*PROBLEM REQUIREMENTS*
Return exactly and only these lines: the first of the listing through the one containing "imported = [obj".

─── ENTRIES SHOWN ───

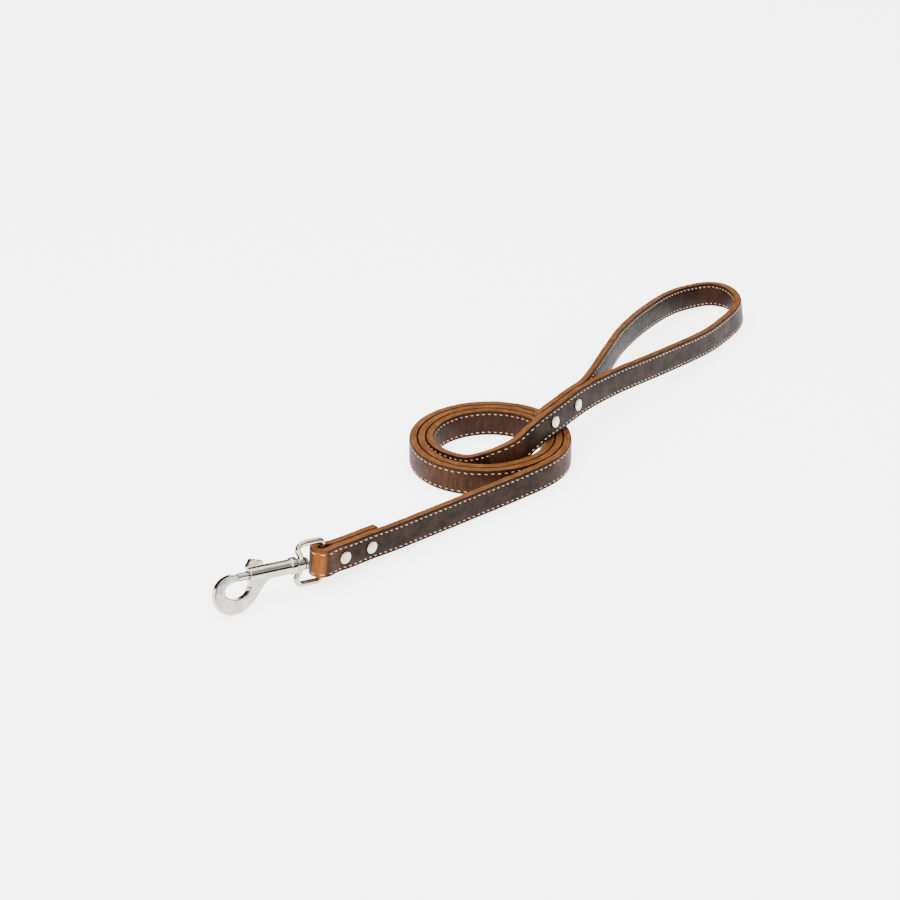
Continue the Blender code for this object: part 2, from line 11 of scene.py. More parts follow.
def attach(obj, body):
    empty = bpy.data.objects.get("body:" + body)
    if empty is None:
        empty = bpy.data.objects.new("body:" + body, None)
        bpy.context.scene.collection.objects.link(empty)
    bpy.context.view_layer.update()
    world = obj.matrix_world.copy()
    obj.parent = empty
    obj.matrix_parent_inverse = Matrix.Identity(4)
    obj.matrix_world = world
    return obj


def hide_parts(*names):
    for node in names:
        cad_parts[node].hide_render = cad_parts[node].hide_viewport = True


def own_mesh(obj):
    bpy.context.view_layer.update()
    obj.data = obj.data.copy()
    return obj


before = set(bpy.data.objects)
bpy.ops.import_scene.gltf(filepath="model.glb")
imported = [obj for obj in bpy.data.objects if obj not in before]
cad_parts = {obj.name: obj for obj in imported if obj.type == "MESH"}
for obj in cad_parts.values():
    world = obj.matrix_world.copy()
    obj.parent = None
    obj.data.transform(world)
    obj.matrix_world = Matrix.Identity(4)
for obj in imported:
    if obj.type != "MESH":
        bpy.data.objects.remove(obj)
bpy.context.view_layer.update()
rng = np.random.default_rng(7)

MM = 0.001
# ---- sizes of the part, in metres ----
STRAP_WIDTH, PLY, GAP, COIL_GAP = 15.9 * MM, 2.1 * MM, 0.3 * MM, 0.4 * MM
COIL_RADIUS, CROSS_CLEARANCE = 45.15 * MM, 1.7 * MM
BAR_RADIUS, EYE_HEIGHT, EYE_DEPTH, EYE_BOW, FLOOR_GAP = 1.7 * MM, 20.9 * MM, 13.4 * MM, 2.0 * MM, 0.7 * MM
RIVET_HEAD, RIVET_DOME = 3.6 * MM, 1.2 * MM
BARREL_RADIUS, BORE_RADIUS, BARREL_LENGTH = 4.15 * MM, 2.5 * MM, 24.6 * MM
COLLAR_RADIUS, COLLAR_LENGTH, SHANK_RADIUS = 4.9 * MM, 4.2 * MM, 1.5 * MM
HUB_RADIUS, HUB_LENGTH = 3.5 * MM, 4.4 * MM
BOLT_TRAVEL, HOOK_THICKNESS, HOOK_ROLL = 7.0 * MM, 4.4 * MM, 16.0
STEM_RADIUS, STEM_BACK, BOLT_INSIDE = 1.0 * MM, 5.0 * MM, 7.7 * MM
MIDDLE = 2.7  # mm the route's x values are moved by
COIL_TOUCH = np.array([MIDDLE - 29.08, -44.71]) * MM
BAR_PLACE = np.array([MIDDLE - 195.0, -7.6]) * MM
SNAP_HEADING, SNAP_PITCH, LAP_HEADING, DRAW_IN = 156.5, 4.4, -13.0, 9.0 * MM
STRAP = 2 * PLY + GAP
LAP = STRAP + GAP
PITCH = STRAP + COIL_GAP
FOLD_RADIUS = BAR_RADIUS + 1.5 * GAP + STRAP / 2
EYE_CENTRE = EYE_HEIGHT / 2 + BAR_RADIUS
AXIS_HEIGHT = EYE_CENTRE + BAR_RADIUS + FLOOR_GAP
SLOPE = math.tan(math.radians(SNAP_PITCH))
LEAD_OFFSET = 0.625 * LAP
END_LIFT = AXIS_HEIGHT - STRAP_WIDTH / 2
CROSS_HEIGHT = STRAP_WIDTH + CROSS_CLEARANCE
COLLAR_BACK = EYE_DEPTH + HUB_LENGTH / 2 + GAP
COLLAR_FRONT = COLLAR_BACK + COLLAR_LENGTH
BARREL_FRONT = COLLAR_FRONT + BARREL_LENGTH
NOSE = BARREL_FRONT + BOLT_TRAVEL
STEM_PLACE = BARREL_FRONT - STEM_BACK
SPRING_WIRE, SPRING_TURNS, FLANGE = 0.3 * MM, 7, 1.6 * MM
SPRING_START = COLLAR_FRONT + 2 * GAP + FLANGE + SPRING_WIRE
SPRING_END = BARREL_FRONT - BOLT_INSIDE - GAP - SPRING_WIRE

# ---- the strap's route, as in the part: (x mm, y mm, height as a share, lean) ----
LEAD = [
    (-165.0, -16.6, 0.66, 0), (-154.6, -18.9, 0.55, 0), (-140.4, -21.8, 0.42, 0), (-121.6, -25.3, 0.28, 0),
    (-102.6, -29.1, 0.16, 0), (-83.4, -33.0, 0.06, 0), (-64.1, -37.4, 0.0, 0), (-46.5, -41.6, 0.0, 0),
]  # fmt: skip
COIL_START, COIL_END = -98.0, 845.0
COIL_CENTRE = COIL_TOUCH - COIL_RADIUS * np.array(
    [math.cos(math.radians(COIL_START)), math.sin(math.radians(COIL_START))]
)
STEP_IN = (160.0, 258.0)
WAY_OUT = [
    (860, 0.8, 0.0, 0), (875, 2.3, 0.0, 0), (891, 4.1, 0.0, 0), (907, 5.4, 0.03, 0),
    (922, 7.1, 0.11, 1), (936, 7.9, 0.22, 2), (950, 7.5, 0.37, 3),
]  # fmt: skip
NEAR_SIDE = [
    (-32.2, -26.7, 0.60, 4), (-24.5, -28.4, 0.76, 5), (-16.5, -29.4, 0.90, 6), (-8.0, -29.8, 0.97, 7),
    (2.0, -29.9, 1.0, 7), (14.0, -29.4, 1.01, 7), (26.4, -28.6, 1.0, 7), (38.4, -28.0, 0.97, 6),
    (50.3, -27.7, 0.92, 5), (61.6, -27.6, 0.86, 4), (73.2, -27.8, 0.80, 3), (94.7, -28.7, 0.66, 2),
    (117.1, -29.6, 0.51, 2), (140.1, -30.4, 0.36, 2), (163.5, -31.0, 0.22, 2), (182.7, -30.6, 0.12, 3),
    (198.7, -29.2, 0.06, 5), (215.2, -27.3, 0.02, 6),
]  # fmt: skip
LOOP_END = [
    (227.8, -24.5, 0.0, 7), (238.6, -19.1, 0.0, 8), (246.5, -10.6, 0.0, 8), (250.0, -1.0, 0.01, 6),
    (247.2, 6.6, 0.03, 3), (240.2, 11.2, 0.07, 0), (231.5, 13.8, 0.12, -2), (217.5, 15.8, 0.22, -4),
]  # fmt: skip
FAR_SIDE = [
    (203.8, 15.8, 0.32, -4), (189.7, 14.6, 0.41, -4), (173.5, 12.4, 0.51, -3), (157.7, 9.6, 0.61, -3),
    (138.5, 5.3, 0.72, -3), (119.4, 0.3, 0.82, -3), (103.0, -5.0, 0.88, -3), (86.7, -10.5, 0.93, -4),
    (70.5, -16.0, 0.96, -5), (57.5, -20.2, 0.98, -6),
]  # fmt: skip
SNAP_RIVETS = (12.2 * MM, 31.8 * MM)
SNAP_LAP_END = 40.0 * MM
HANDLE_RIVETS = (-1.4 * MM, 24.4 * MM)
HANDLE_LAP_START, HANDLE_LAP_END = 40.0 * MM, -7.0 * MM

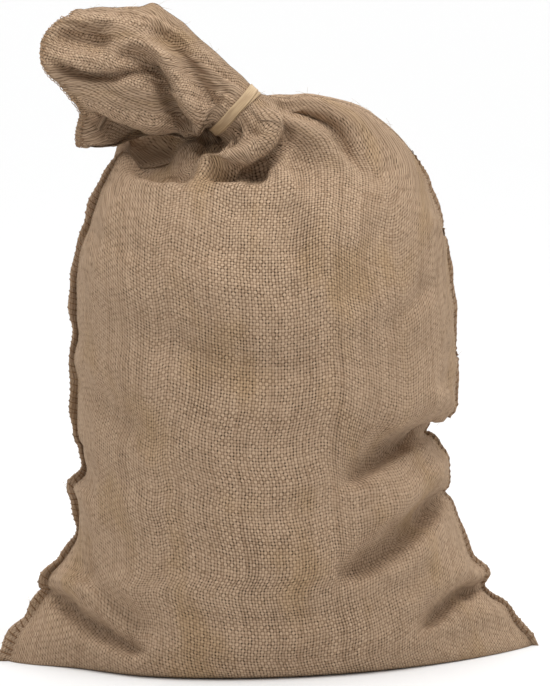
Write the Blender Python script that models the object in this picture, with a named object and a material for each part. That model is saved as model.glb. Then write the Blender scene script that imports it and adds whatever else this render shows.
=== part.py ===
# Filled burlap sack standing upright: one length of plain jute cloth folded at
# the bottom, sewn up both sides with the seam allowance outside, its neck
# gathered and held by a flat elastic band, the mouth flopping over to one side.
#
# Frame: metres, +Z up, the front faces -Y, +X to the right of the front.
# The origin is at the middle of the base, on the surface it rests on.
# All tables are in millimetres.
import bpy
import math
import numpy as np

MM = 0.001
SHIFT = (-4.0, 1.5, 0.0)    # mm from the tables' zero to the middle of the base

# ---------------------------------------------------------------- sizes (mm)
COLUMNS = 56            # points round the cloth (even)
ROW_STEP = 17.0         # spacing of the rows up the cloth
NECK_STEP = 8.0         # spacing near the neck and in the mouth
FLANGE_WIDTH = 9.0      # seam allowance standing out at both sides
FLANGE_HALF = 1.2       # half its thickness: two layers of cloth
CLOTH = 2.6             # thickness of the cloth at the mouth, hem included
NECK_R = 27.0           # radius of the gathered neck under the band
BAND_GAP = 0.4          # clearance between cloth and band
BAND_WIDTH = 9.0
BAND_THICK = 1.5
SECOND_TURN = 2.4       # how far the second turn shows past the first

# ------------------------------------------------------- sections of the sack
# One row per section from the floor up to the neck. xl zl / xr zr: left and
# right seam; yl yr: depth of the seams; yf zf / yb zb: middle of the front and
# of the back; end: 0.5 round ends, 1 sharp ends.
SECTION_COLUMNS = ("xl", "zl", "xr", "zr", "yf", "zf", "yb", "zb", "yl", "yr", "end")
SECTIONS = (
    (-240,   0,  248,   0, -113,   0,  113,   0, -38,  36, 0.84),
    (-238,   5,  245,   6, -119,   4,  119,   4, -37,  35, 0.83),
    (-232,  20,  232,  20, -126,  18,  126,  18, -34,  32, 0.80),
    (-219,  40,  221,  38, -130,  38,  129,  38, -30,  28, 0.76),
    (-208,  60,  205,  52, -132,  60,  130,  60, -26,  25, 0.70),
    (-204,  78,  194,  72, -133,  80,  131,  80, -24,  22, 0.64),
    (-184,  94,  187,  92, -134,  98,  131,  98, -22,  21, 0.58),
    (-176, 114,  179, 116, -134, 118,  131, 118, -20,  21, 0.53),
    (-175, 136,  171, 136, -134, 138,  130, 138, -19,  21, 0.50),
    (-177, 156,  167, 156, -133, 158,  130, 158, -18,  21, 0.50),
    (-170, 175,  162, 175, -133, 178,  130, 178, -18,  21, 0.50),
    (-173, 194,  157, 194, -133, 198,  130, 198, -17,  21, 0.50),
    (-176, 214,  158, 212, -133, 218,  130, 218, -17,  21, 0.50),
    (-178, 232,  166, 230, -133, 238,  130, 238, -16,  20, 0.50),
    (-180, 250,  173, 248, -132, 256,  129, 256, -16,  20, 0.50),
    (-179, 272,  174, 270, -131, 276,  128, 276, -15,  19, 0.50),
    (-175, 298,  170, 296, -130, 300,  127, 300, -15,  19, 0.50),
    (-176, 325,  170, 324, -128, 326,  125, 328, -14,  18, 0.50),
    (-177, 352,  167, 352, -123, 352,  122, 356, -14,  17, 0.50),
    (-175, 378,  163, 378, -115, 378,  117, 384, -15,  16, 0.50),
    (-168, 404,  158, 404, -105, 402,  110, 410, -16,  15, 0.50),
    (-156, 428,  151, 428,  -91, 424,  101, 436, -17,  14, 0.50),
    (-143, 450,  143, 449,  -72, 442,   90, 460, -18,  12, 0.50),
    (-128, 466,  129, 472,  -56, 452,   76, 483, -19,  10, 0.50),
    (-110, 473,  109, 492,  -48, 459,   62, 494, -20,   6, 0.50),
    ( -90, 474,   85, 508,  -45, 466,   49, 500, -20,   1, 0.50),
    ( -72, 475,   56, 515,  -44, 474,   36, 502, -19,  -4, 0.50),
    ( -58, 475,   28, 518,  -44, 483,   26, 501, -17,  -9, 0.50),
    ( -47, 476,    6, 519,  -44, 491,   18, 499, -16, -13, 0.50),
)

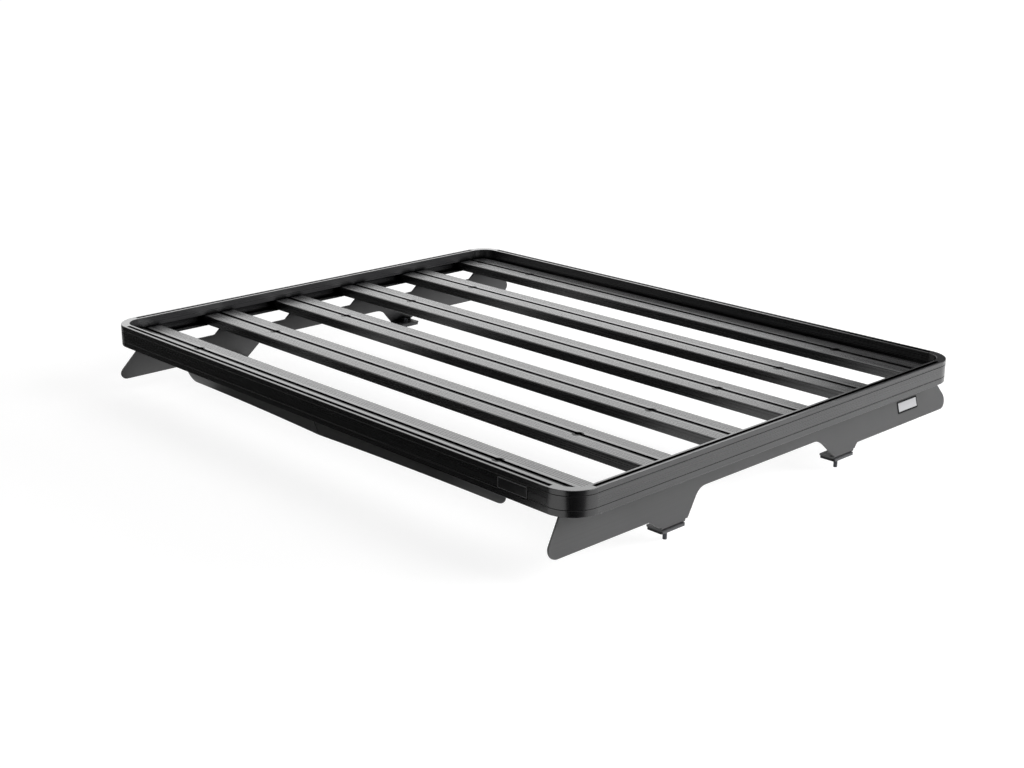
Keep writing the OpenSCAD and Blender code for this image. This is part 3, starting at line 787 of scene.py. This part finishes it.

───

*RESPONSE TO THIS TASK*
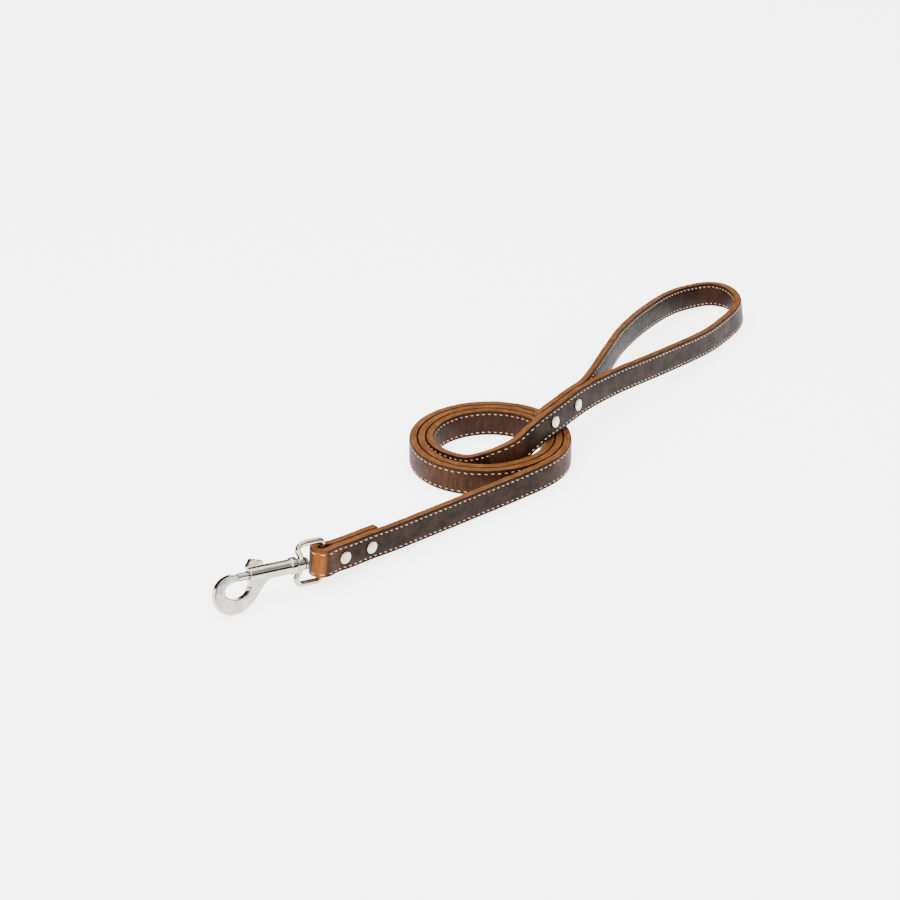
Continue the Blender code for this object: part 2, from line 11 of scene.py. More parts follow.
def attach(obj, body):
    empty = bpy.data.objects.get("body:" + body)
    if empty is None:
        empty = bpy.data.objects.new("body:" + body, None)
        bpy.context.scene.collection.objects.link(empty)
    bpy.context.view_layer.update()
    world = obj.matrix_world.copy()
    obj.parent = empty
    obj.matrix_parent_inverse = Matrix.Identity(4)
    obj.matrix_world = world
    return obj


def hide_parts(*names):
    for node in names:
        cad_parts[node].hide_render = cad_parts[node].hide_viewport = True


def own_mesh(obj):
    bpy.context.view_layer.update()
    obj.data = obj.data.copy()
    return obj


before = set(bpy.data.objects)
bpy.ops.import_scene.gltf(filepath="model.glb")
imported = [obj for obj in bpy.data.objects if obj not in before]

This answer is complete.